7. Significance, Limitations, and Comparison to Information-Theoretic Bounds

Significance:

• HC attains the optimal (information-theoretic) detection delay for sparse change-point detection, without requiring knowledge of which streams are affected or the precise value of $\mu$.
• The approach extends to general settings (unknown variance, weak or moderate signals, heteroscedasticity) as long as streamwise $p$-values are exactly or approximately uniform under the null.

Limitations:

• When the fraction of affected streams $p$ is not sparse (i.e., $\beta$ near 0), HC is suboptimal compared to bulk averaging procedures.
• Under heavy-tailed or serially dependent data, uniformity of $p$-values may fail, requiring cautious model checking or adaptation.
• In the very low-count regime, phase transitions in detectability become non-Gaussian, and HC may require thresholding or cell selection for optimality (see (Chan, 2023)).

Comparison:

• In the special case $\sigma=1$, the HC-based procedure matches the delay lower bound derived in prior work (Chan, 2017), achieving minimax optimality among sequential detectors.
• The derived phase diagram in $(\beta, r)$ precisely coincides with the Donoho–Jin boundary, generalizing the result from mean-shift detection in high-dimensional mean testing to quickest change detection in multi-stream scenarios.

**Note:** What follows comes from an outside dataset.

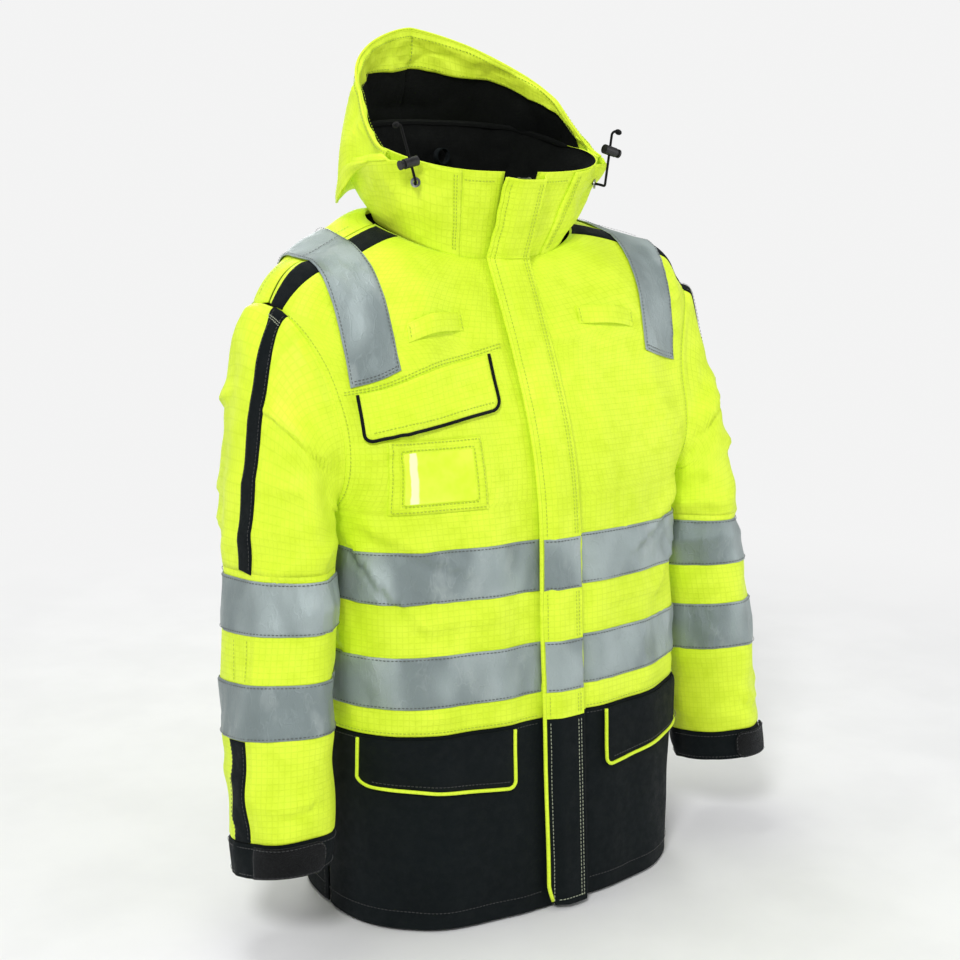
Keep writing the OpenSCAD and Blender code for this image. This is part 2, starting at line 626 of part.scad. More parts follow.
module cuff_tab(side) {
    on_side(side) color(fleece)
        sheet(function (u, v, o)
            let (a = mix(-112, -28, u)) on_sleeve(a, sleeve_s(a, sleeve_end_h + 1 + v * (cuff_h - 2)), o),
                7, 1, 3.4, 5.8);
}

front_panel(RIGHT);  // front_panel_right
front_panel(LEFT);  // front_panel_left
back_panel();
lower_front(RIGHT);  // lower_front_right
lower_front(LEFT);  // lower_front_left
lower_back();
body_lining();
waist_tapes();
braces();
shoulder_stripes();
collar();
collar_lining();
hang_loop();
zip_tape();
zip_teeth();
slider_body(top_w);  // zip_slider_top
pull_tab(top_w);  // zip_pull_top
slider_body(bottom_w);  // zip_slider_bottom
pull_tab(bottom_w);  // zip_pull_bottom
flap_root();
collar_flap();
storm_flap();
flap_binding();
flap_tapes();
loop_patches();
hook_patches();
pocket_bags();
pocket_flap(RIGHT);  // pocket_flap_right
pocket_piping(RIGHT);  // pocket_piping_right
pocket_flap(LEFT);  // pocket_flap_left
pocket_piping(LEFT);  // pocket_piping_left
chest_flap();
chest_piping();
badge_holder();
badge_window();
mic_loops();
hood_skirt();
hood_shell();
hood_facing();
hood_lining();
cord_eyelets();
hood_cords();
cord_lock(RIGHT);  // cord_lock_right
cord_button(RIGHT);  // cord_button_right
cord_lock(LEFT);  // cord_lock_left
cord_button(LEFT);  // cord_button_left
sleeve_upper(RIGHT);  // sleeve_upper_right
sleeve_lower(RIGHT);  // sleeve_lower_right
stripe_upper(RIGHT);  // stripe_upper_right
stripe_lower(RIGHT);  // stripe_lower_right
sleeve_tapes(RIGHT);  // sleeve_tapes_right
cuff(RIGHT);  // cuff_right
cuff_tab(RIGHT);  // cuff_tab_right
sleeve_upper(LEFT);  // sleeve_upper_left
sleeve_lower(LEFT);  // sleeve_lower_left
stripe_upper(LEFT);  // stripe_upper_left
stripe_lower(LEFT);  // stripe_lower_left
sleeve_tapes(LEFT);  // sleeve_tapes_left
cuff(LEFT);  // cuff_left
cuff_tab(LEFT);  // cuff_tab_left
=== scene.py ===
import math

import bpy
import numpy as np
from mathutils import Matrix, Vector


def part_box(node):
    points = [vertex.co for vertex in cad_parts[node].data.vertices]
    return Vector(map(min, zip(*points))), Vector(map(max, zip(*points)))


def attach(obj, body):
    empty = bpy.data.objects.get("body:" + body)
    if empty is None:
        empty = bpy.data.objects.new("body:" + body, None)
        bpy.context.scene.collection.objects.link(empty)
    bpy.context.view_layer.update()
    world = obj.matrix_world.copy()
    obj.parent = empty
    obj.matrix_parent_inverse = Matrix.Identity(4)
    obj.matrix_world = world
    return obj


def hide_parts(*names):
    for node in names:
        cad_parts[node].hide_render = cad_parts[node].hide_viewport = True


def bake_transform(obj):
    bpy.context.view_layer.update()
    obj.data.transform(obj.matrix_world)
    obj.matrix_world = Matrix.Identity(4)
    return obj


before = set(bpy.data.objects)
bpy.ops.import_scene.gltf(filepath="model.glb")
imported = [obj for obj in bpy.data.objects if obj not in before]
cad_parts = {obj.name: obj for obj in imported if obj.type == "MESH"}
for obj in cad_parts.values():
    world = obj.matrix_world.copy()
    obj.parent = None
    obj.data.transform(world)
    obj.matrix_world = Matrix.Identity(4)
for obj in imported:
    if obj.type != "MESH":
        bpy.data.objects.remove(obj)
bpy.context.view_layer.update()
MM = 0.001


# ---- Small maths: lengths are in millimetres and angles in degrees until a mesh is made ----------
def cosd(a):
    return np.cos(np.radians(a))


def sind(a):
    return np.sin(np.radians(a))


def spow(x, e):
    return np.sign(x) * np.abs(x) ** e


def mix(a, b, t):
    return a + (b - a) * t


def ease(t):
    t = np.clip(t, 0, 1)
    return t * t * (3 - 2 * t)


def bell(x, width):
    return np.exp(-(x / width) ** 2)


def vec(*parts):
    return np.stack(np.broadcast_arrays(*parts), -1).astype(float)


def unit(v):
    return v / np.maximum(np.linalg.norm(v, axis=-1, keepdims=True), 1e-9)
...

Summary Table: Detection Delay and Boundary

Model Parameterization	Detection Delay	Detection Boundary $\rho^*$
$p=N^{-\beta}$, $\mu=\sqrt{2r\log N}$, $\sigma^2=1$	$T-\tau \sim (\rho^*(\beta,1)/r)$	$$\rho^*(\beta,1) = [\beta-\frac{1}{2}]\ (\frac{1}{2}<\beta<\frac{3}{4})$$<br>$~=(1-\sqrt{1-\beta})^2\ (\frac{3}{4} \leq \beta<1)$
$p=N^{-\beta}$, $\mu=\sqrt{2r\log N}$, $\sigma^2\neq1$	$T-\tau \sim (\rho^*(\beta,\sigma)/r)$	See definition in Section 2

HC for multi-stream change-point detection achieves the theoretical detection delay lower bound under general settings, provided careful calibration and accurate $p$-value computation are maintained. This framework is robust, adaptive, and achieves rate-optimal performance without requiring explicit signal localization.